When I first joined LJ a few months ago I wondered in my introductory post if anyone had built their own low angle shooting plane. I didn’t give up on the idea and tonight I had a very successful test of the prototype. Since there will probably only be one, I’m sure the collector value is already soaring.

This is a Sargent 414 body I got on Ebay. After some halting attempts to mill the frog base myself I took it to a local machine shop and had them mill a 12 degree bevel indexed off the back of the mouth. Then I marked where the blade would go and drilled two holes through both sides of the body for a pair of drill rods. The one towards the back is where the iron rests. The front one is the fulcrum for the lever cap.

There are also two tapped holes alongside the iron near the mouth for set screws to adjust and hold the iron exactly in place. I may put them in later for fine adjustments but the lever cap crushes any resistance out of blade movement. The cap itself is a piece of 1/4” brass that I routed a groove in to mate with the cross rod. I used a stainless steel thumbscrew to apply pressure.

The tote is three pieces of 1/2” sapele. The grain on the two outside pieces runs parallel to the base and the center piece is 90 degrees off that for stability. You can see from the handle shot that it leans towards the right. My plan is to use this as a shooting plane for guitar backs and tops and I’m hoping this design will help me keep from skinning my knuckles. It isn’t so extreme that it is uncomfortable to use upright. The knob is repurposed from a Fulton 7809.

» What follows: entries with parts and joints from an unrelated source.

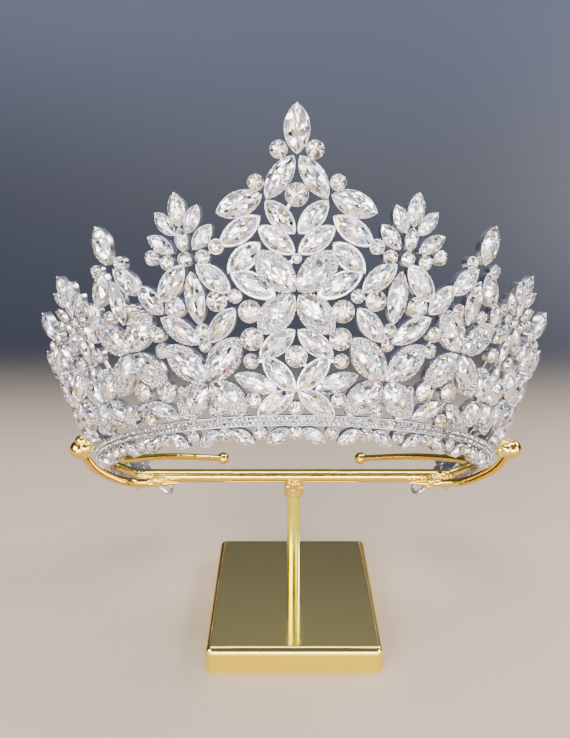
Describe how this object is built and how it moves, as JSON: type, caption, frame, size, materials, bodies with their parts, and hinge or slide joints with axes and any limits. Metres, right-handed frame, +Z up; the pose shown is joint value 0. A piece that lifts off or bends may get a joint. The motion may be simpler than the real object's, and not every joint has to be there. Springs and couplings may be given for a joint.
{
  "type": "pageant crown and display stand",
  "caption": "Tall pageant crown of claw-set crystal leaves, petals and dots on an open-backed band, resting on a plain gold stand with a square base, post, cross bar and ball-ended arms.",
  "frame": {"origin": "centre of the square base's underside, where the stand meets the table", "axes": "+Z up, +X to the right seen from the front, the crown's front faces -Y, the open back faces +Y; the crown is symmetric about X = 0"},
  "size_m": [0.2232, 0.1266, 0.2257],
  "materials": {
    "silver_plate": "bright rhodium-look plate, cast and soldered",
    "crystal": "faceted clear crystal, foil-backed",
    "gold_plate": "polished yellow gold plate",
    "base_gold": "mirror top, satin brushed sides, gold plate"
  },
  "bodies": {
    "root": {"crown_frame": "silver_plate", "stand_base": "base_gold", "stand_post": "gold_plate", "stand_cradle": "gold_plate", "centre_petal_1": "crystal", "centre_petal_2": "crystal", "centre_petal_3": "crystal", "centre_petal_4": "crystal", "cluster_stones": "crystal", "cluster_tip_stone_1": "crystal", "cluster_tip_stone_2": "crystal", "foot_stones": "crystal", "heart_round_stone": "crystal", "left_back_stones": "crystal", "left_tower_stones": "crystal", "low_petal_1": "crystal", "low_petal_2": "crystal", "low_petal_3": "crystal", "low_petal_4": "crystal", "low_petal_5": "crystal", "low_petal_6": "crystal", "low_petal_7": "crystal", "low_petal_8": "crystal", "plume_dots": "crystal", "plume_round_stone": "crystal", "plume_stone_1": "crystal", "plume_stone_10": "crystal", "plume_stone_11": "crystal", "plume_stone_12": "crystal", "plume_stone_2": "crystal", "plume_stone_3": "crystal", "plume_stone_4": "crystal", "plume_stone_5": "crystal", "plume_stone_6": "crystal", "plume_stone_7": "crystal", "plume_stone_8": "crystal", "plume_stone_9": "crystal", "right_back_stones": "crystal", "right_tower_stones": "crystal", "shoulder_stones": "crystal", "side_petal_1": "crystal", "side_petal_2": "crystal", "side_petal_3": "crystal", "side_petal_4": "crystal", "side_petal_5": "crystal", "side_petal_6": "crystal", "side_petal_7": "crystal", "side_petal_8": "crystal", "side_spike_stone_1": "crystal", "side_spike_stone_2": "crystal", "side_stones": "crystal", "top_spike_stone": "crystal"}
  },
  "joints": []
}
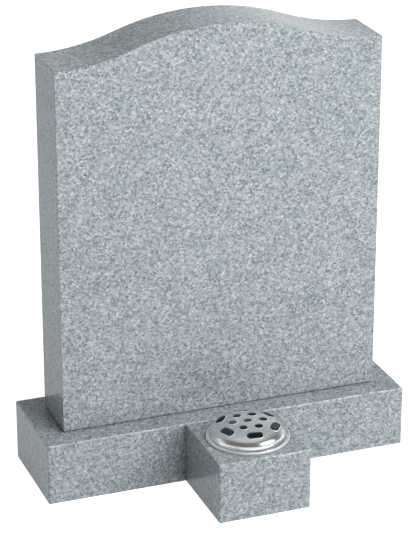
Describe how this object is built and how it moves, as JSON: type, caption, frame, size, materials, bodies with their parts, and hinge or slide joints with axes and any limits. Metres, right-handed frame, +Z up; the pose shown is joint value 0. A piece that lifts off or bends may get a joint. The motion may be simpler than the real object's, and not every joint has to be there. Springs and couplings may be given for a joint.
{
  "type": "ogee headstone",
  "caption": "Ogee-topped granite headstone on a rectangular plinth, with a square vase block holding a lidded metal flower container.",
  "frame": {"origin": "centre of the plinth's underside, on the ground", "axes": "+Z up, +X to the right as seen from the front, the front and the vase block face -Y"},
  "size_m": [0.6096, 0.3305, 0.7429],
  "materials": {
    "granite": "polished speckled light-grey granite",
    "container_metal": "spun, satin inside, polished rim",
    "lid_metal": "polished"
  },
  "bodies": {
    "root": {"headstone": "granite", "base": "granite", "vase_block": "granite", "flower_container": "container_metal", "container_lid": "lid_metal"}
  },
  "joints": []
}
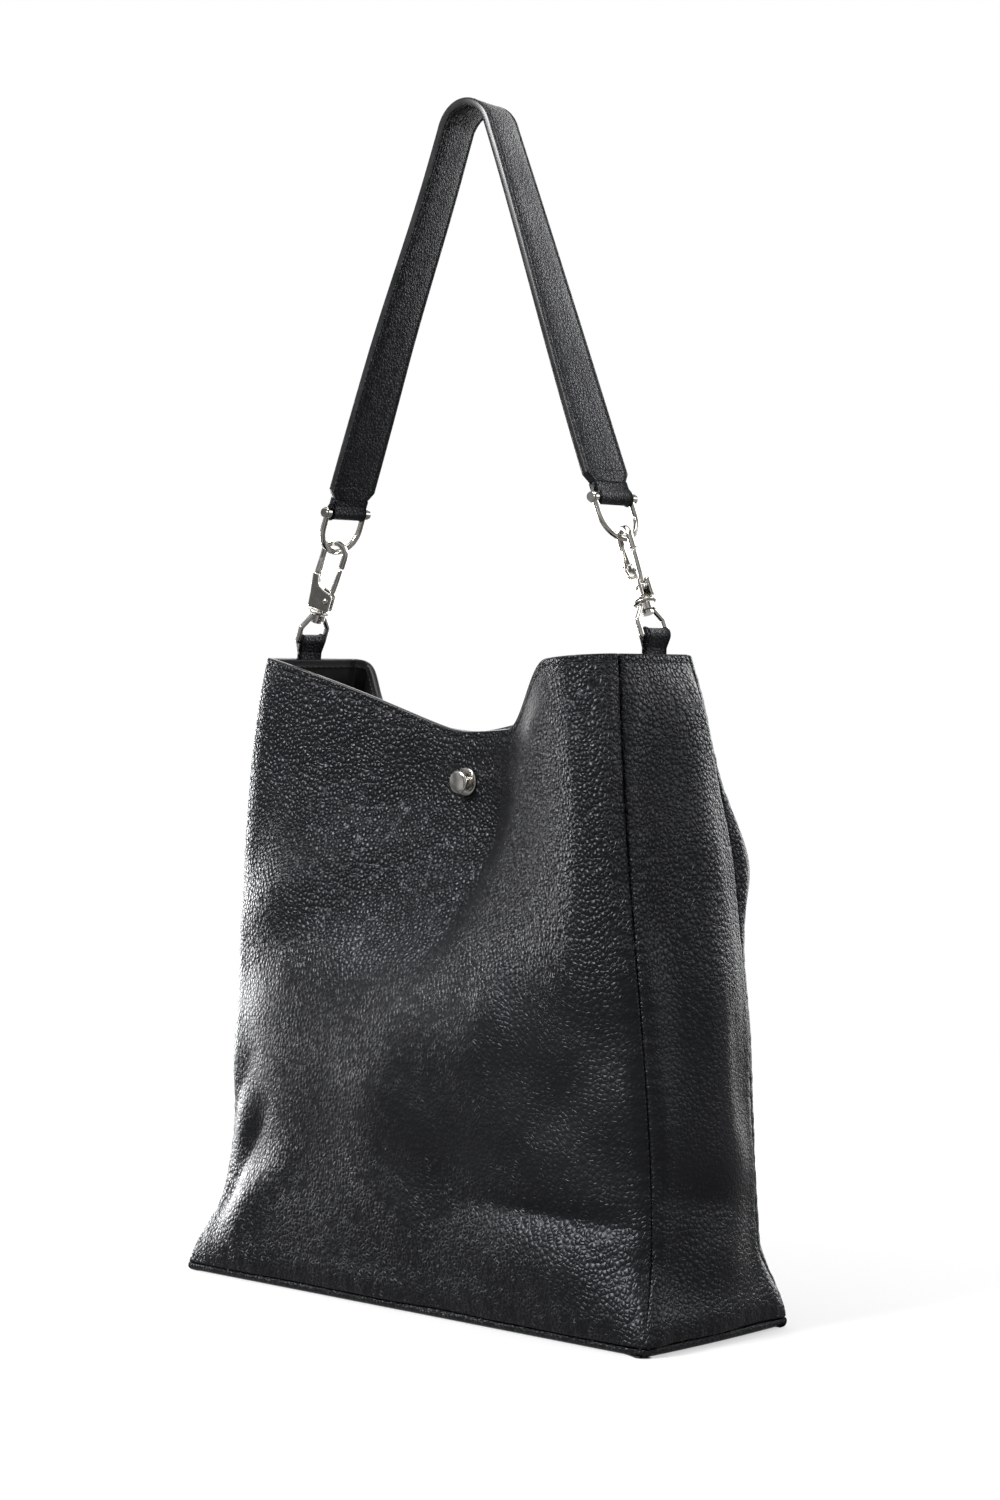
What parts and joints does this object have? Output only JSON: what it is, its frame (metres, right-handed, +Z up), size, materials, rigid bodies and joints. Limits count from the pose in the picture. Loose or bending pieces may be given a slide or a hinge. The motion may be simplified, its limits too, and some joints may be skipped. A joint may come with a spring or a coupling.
{
  "type": "shoulder bag",
  "caption": "Soft leather shoulder bag with a pinched mouth, a round front stud, side gussets and a strap clipped on by swivel snap hooks and pinned shackles.",
  "frame": {"origin": "centre of the base panel's underside, on the floor", "axes": "+Z up, +X along the width to the right seen from the front, -Y out of the front with the stud"},
  "size_m": [0.3414, 0.1262, 0.6313],
  "materials": {
    "panel_leather": "pebbled, satin",
    "facing_leather": "smooth, satin",
    "strap_leather": "pebbled, satin",
    "lining_cloth": "matt weave",
    "board": "matt",
    "strap_core": "matt",
    "nickel": "polished",
    "spring_steel": "plain"
  },
  "bodies": {
    "bag": {"front_panel": "panel_leather", "back_panel": "panel_leather", "left_gusset": "panel_leather", "right_gusset": "panel_leather", "base_panel": "panel_leather", "base_board": "board", "front_facing": "facing_leather", "back_facing": "facing_leather", "left_facing": "facing_leather", "right_facing": "facing_leather", "front_lining": "lining_cloth", "back_lining": "lining_cloth", "side_linings": "lining_cloth", "base_lining": "lining_cloth", "left_tab": "facing_leather", "right_tab": "facing_leather", "stud_cap": "nickel", "stud_flange": "nickel", "stud_screw": "nickel", "snap_socket": "nickel", "snap_plug": "nickel"},
    "strap": {"strap_outer": "strap_leather", "strap_core": "strap_core", "strap_inner": "strap_leather", "left_strap_turn": "strap_leather", "right_strap_turn": "strap_leather"},
    "left_eye": {"left_eye": "nickel"},
    "left_hook": {"left_post": "nickel", "left_hook": "nickel", "left_gate_pin": "nickel", "left_gate_spring": "spring_steel"},
    "left_gate": {"left_gate": "nickel"},
    "left_shackle": {"left_bow": "nickel", "left_pin": "nickel", "left_pin_screw": "nickel"},
    "right_eye": {"right_eye": "nickel"},
    "right_hook": {"right_post": "nickel", "right_hook": "nickel", "right_gate_pin": "nickel", "right_gate_spring": "spring_steel"},
    "right_gate": {"right_gate": "nickel"},
    "right_shackle": {"right_bow": "nickel", "right_pin": "nickel", "right_pin_screw": "nickel"}
  },
  "joints": [
    {"name": "strap_swing", "type": "hinge", "parent": "bag", "child": "strap", "pos_m": [0, 0, 0.40362], "axis": [1, 0, 0], "range_deg": [-45, 45]},
    {"name": "left_eye_tilt", "type": "hinge", "parent": "bag", "child": "left_eye", "pos_m": [-0.1271, 0, 0.35], "axis": [0, -1, 0], "range_deg": [-2, 2]},
    {"name": "left_hook_swivel", "type": "hinge", "parent": "left_eye", "child": "left_hook", "pos_m": [-0.12138, 0, 0.36387], "axis": [-0.3811, 0, -0.9245], "range_deg": [0, 50]},
    {"name": "left_gate_press", "type": "hinge", "parent": "left_hook", "child": "left_gate", "pos_m": [-0.11472, 0.00144, 0.37194], "axis": [0.3907, -0.9063, -0.161], "range_deg": [0, 25], "stiffness_Nm_per_rad": 0.02, "springref_deg": -17.19},
    {"name": "left_shackle_turn", "type": "hinge", "parent": "strap", "child": "left_shackle", "pos_m": [-0.09841, 0, 0.41962], "axis": [0, -1, 0], "range_deg": [-5.3, 5.3]},
    {"name": "right_eye_tilt", "type": "hinge", "parent": "bag", "child": "right_eye", "pos_m": [0.1271, 0, 0.35], "axis": [0, 1, 0], "range_deg": [-2, 2]},
    {"name": "right_hook_swivel", "type": "hinge", "parent": "right_eye", "child": "right_hook", "pos_m": [0.12138, 0, 0.36387], "axis": [-0.3811, 0, 0.9245], "range_deg": [0, 50]},
    {"name": "right_gate_press", "type": "hinge", "parent": "right_hook", "child": "right_gate", "pos_m": [0.12042, -0.00144, 0.37429], "axis": [-0.3907, -0.9063, -0.161], "range_deg": [0, 25], "stiffness_Nm_per_rad": 0.02, "springref_deg": -17.19},
    {"name": "right_shackle_turn", "type": "hinge", "parent": "strap", "child": "right_shackle", "pos_m": [0.09841, 0, 0.41962], "axis": [0, 1, 0], "range_deg": [-5.3, 5.3]}
  ],
  "couplings": [
    {"joint": "left_shackle_turn", "follows": "left_eye_tilt", "ratio": -2.6},
    {"joint": "right_shackle_turn", "follows": "right_eye_tilt", "ratio": -2.6}
  ]
}
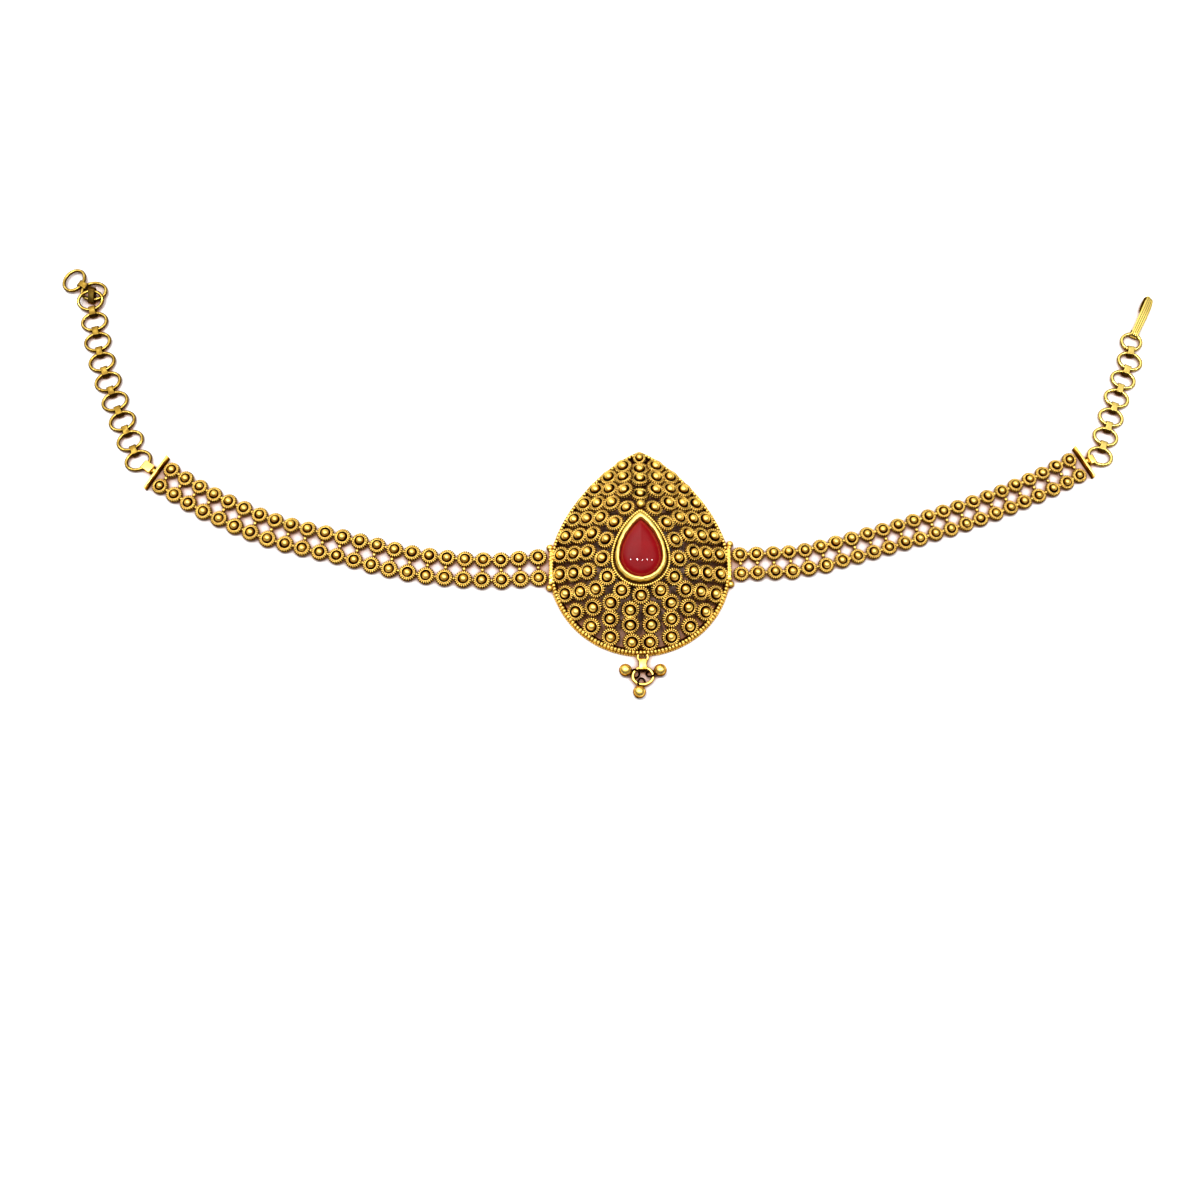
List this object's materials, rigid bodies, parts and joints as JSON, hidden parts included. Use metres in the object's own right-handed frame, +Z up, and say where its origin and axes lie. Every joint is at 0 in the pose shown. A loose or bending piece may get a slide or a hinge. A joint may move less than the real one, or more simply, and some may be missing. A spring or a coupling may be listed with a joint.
{
  "type": "armlet bracelet",
  "caption": "Granulated metal armlet laid open: domed pear plaque with a red cabochon, paired-cup bands, ring chains with a hook, and a small drop of balls.",
  "frame": {"origin": "under the middle of the whole armlet, on the surface that it lies on", "axes": "+X along the armlet towards the hook's end, +Y towards the plaque's point, +Z up out of the plaque's face"},
  "size_m": [0.2432, 0.0986, 0.0098],
  "materials": {
    "gold": "antique gold, polished on the granules and darkened in the hollows",
    "pale_gold": "paler polished gold, lightly worn",
    "red_stone": "smooth polished cabochon, nearly opaque deep red"
  },
  "bodies": {
    "root": {"plaque": "gold", "stone": "red_stone", "band_left": "gold", "band_right": "gold", "end_bar_left": "gold", "end_bar_right": "gold", "ring_left_1": "pale_gold", "ring_left_2": "pale_gold", "ring_left_3": "pale_gold", "ring_left_4": "pale_gold", "ring_left_5": "pale_gold", "ring_left_6": "pale_gold", "ring_left_7": "pale_gold", "ring_left_8": "pale_gold", "ring_left_9": "pale_gold", "ring_left_10": "pale_gold", "ring_left_11": "pale_gold", "tab_left_1": "pale_gold", "tab_left_2": "pale_gold", "tab_left_3": "pale_gold", "tab_left_4": "pale_gold", "tab_left_5": "pale_gold", "tab_left_6": "pale_gold", "tab_left_7": "pale_gold", "tab_left_8": "pale_gold", "tab_left_9": "pale_gold", "tab_left_10": "pale_gold", "ring_right_1": "pale_gold", "ring_right_2": "pale_gold", "ring_right_3": "pale_gold", "ring_right_4": "pale_gold", "ring_right_5": "pale_gold", "ring_right_6": "pale_gold", "ring_right_7": "pale_gold", "tab_right_1": "pale_gold", "tab_right_2": "pale_gold", "tab_right_3": "pale_gold", "tab_right_4": "pale_gold", "tab_right_5": "pale_gold", "tab_right_6": "pale_gold", "hook": "pale_gold", "drop_ring": "gold", "drop_bail": "gold", "drop_ball_left": "gold", "drop_ball_right": "gold", "drop_ball_bottom": "gold"}
  },
  "joints": []
}
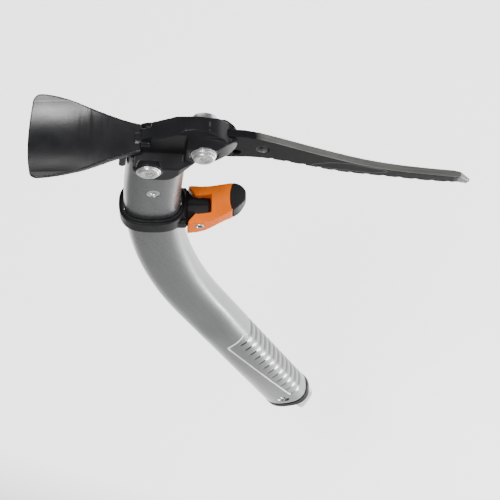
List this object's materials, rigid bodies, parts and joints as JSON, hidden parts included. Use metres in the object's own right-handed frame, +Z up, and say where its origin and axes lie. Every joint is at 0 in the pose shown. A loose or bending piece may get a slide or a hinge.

Not shown; I took some test passes on a piece of red oak and it works great. Well, at least as well as a regular plane. It might be a while before I start a new acoustic guitar. That will be the acid test. The iron is a piece of 3/16” O1 steel sharpened to a 25 degree bevel with a slight microbevel giving me a 38 degree attack angle. I heated it with a pair of torches and quenched it in motor oil. Half an hour in the oven at 375 degrees for a nice straw color and it was still hard enough to hold a good edge. Only about 1” is hardened and tempered. That’s a lot of steel to get hot without better gear.

There is still some finish work to do polishing the brass and fine tuning but so far, this one is a keeper. The machine shop charged me $25, the body was seven bucks plus shipping. The brass I had and the thumbscrew wasn’t much. So this is a very inexpensive project compared to the undeniably better-made Stanley or Lie-Nielsen offerings. Still, I do this for fun and had a good time.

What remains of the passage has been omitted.